In several of my discussions on the Web I have been challenged for my perception that Putin meant to "threaten" the West. Naturally, it is in the eye of the beholder, and there though I consider myself Russia's friend, I am a Westerner. I grew up in Prague and have my own perception of the Russians lack of insight in grasping their own aggressive impulses. It was registered by professor T.G.Masaryk (later the first president of Czechoslovakia) who went to Yasnaya Polyana and reported later that Leo Tolstoy, the great apostle of peace and non-violence, regularly slapped his servants around silly. On the same subject, we even had a joke about a Soviet advisor in Africa who "solved" a problem in deciding whether a prisoner of his client army was a dangerous spy. He asked the prisoner to slap his face. The prisoner did and the advisor shot him dead. When the clients asked him why he shot the prisoner he said: 'bezopasnostj prezhde vsevo' (security above all!). They were perplexed: 'no, what we meant to ask is why you asked him to slap your face before shooting him?' He replied: 'tovarishchi, my nikogda agressory'. (Comrades, we are never agressors!) I recalled the old chestnut when I read about Nikki Haley's recent posturing: Russia will never be our friend. We'll slap them when we need to. Of course that speaks of a different problem, but by all means, let us stay away these slap fests.

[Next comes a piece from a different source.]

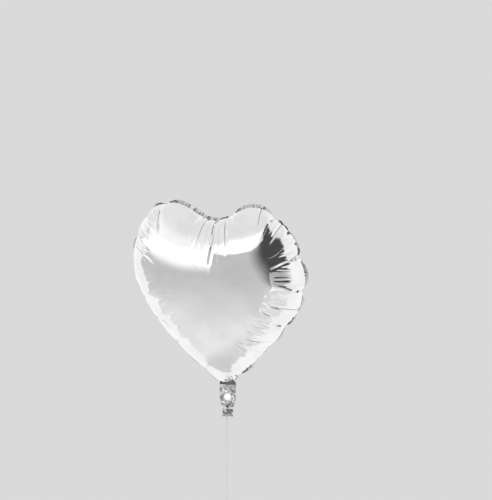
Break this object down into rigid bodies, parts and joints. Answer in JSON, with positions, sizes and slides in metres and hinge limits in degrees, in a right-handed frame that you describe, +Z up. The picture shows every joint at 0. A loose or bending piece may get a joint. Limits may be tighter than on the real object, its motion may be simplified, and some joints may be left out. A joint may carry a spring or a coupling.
{
  "type": "heart-shaped foil balloon",
  "caption": "Inflated heart-shaped foil balloon with a welded rim, a self-closing valve tail and a tied curling ribbon that ends in a hand loop.",
  "frame": {"origin": "the neck, where the point of the heart meets its filling tail, in the middle of the film", "axes": "+Z up the balloon from the neck, +X to the right seen from the front, and the front faces -Y"},
  "size_m": [0.3698, 0.2112, 0.7086],
  "materials": {
    "foil": "bright metallised film",
    "valve_film": "milky clear film",
    "ribbon": "satin curling ribbon"
  },
  "bodies": {
    "balloon": {"front_panel": "foil", "back_panel": "foil", "neck_valve_front": "valve_film", "neck_valve_back": "valve_film"},
    "tail": {"tail_front_foil": "foil", "tail_back_foil": "foil", "tail_valve_front": "valve_film", "tail_valve_back": "valve_film", "tail_rolled_end": "foil", "ribbon_tie": "ribbon", "ribbon_knot": "ribbon", "ribbon_drop": "ribbon"},
    "ribbon_lead": {"ribbon_lead": "ribbon"},
    "ribbon": {"ribbon": "ribbon", "end_knot": "ribbon"},
    "hand_loop": {"hand_loop": "ribbon"}
  },
  "joints": [
    {"name": "tail_fold", "type": "hinge", "parent": "balloon", "child": "tail", "pos_m": [0, 0, 0], "axis": [1, 0, 0], "range_deg": [-70, 70]},
    {"name": "ribbon_fore_aft", "type": "hinge", "parent": "tail", "child": "ribbon_lead", "pos_m": [-0.003, 0.00345, -0.0709], "axis": [1, 0, 0], "range_deg": [-60, 60]},
    {"name": "ribbon_sideways", "type": "hinge", "parent": "ribbon_lead", "child": "ribbon", "pos_m": [-0.003, 0.00345, -0.077], "axis": [0, 1, 0], "range_deg": [-60, 60]},
    {"name": "loop_swing", "type": "hinge", "parent": "ribbon", "child": "hand_loop", "pos_m": [-0.003, 0.00345, -0.266], "axis": [1, 0, 0], "range_deg": [-60, 60]}
  ]
}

They do not add any value.
Staging propaganda events is perhaps necessary but they should be done intelligently. The March 1 speech was far from smart propaganda, unlike, say, inviting Masha Gessen to Kremlin for a tea and a friendly tête-à-tête. Putin was threatening and the sooner he realizes he made a mistake and paid for it by being taken down a peg or two in his international stature, and having Russia's economy further damaged, the better for all of us.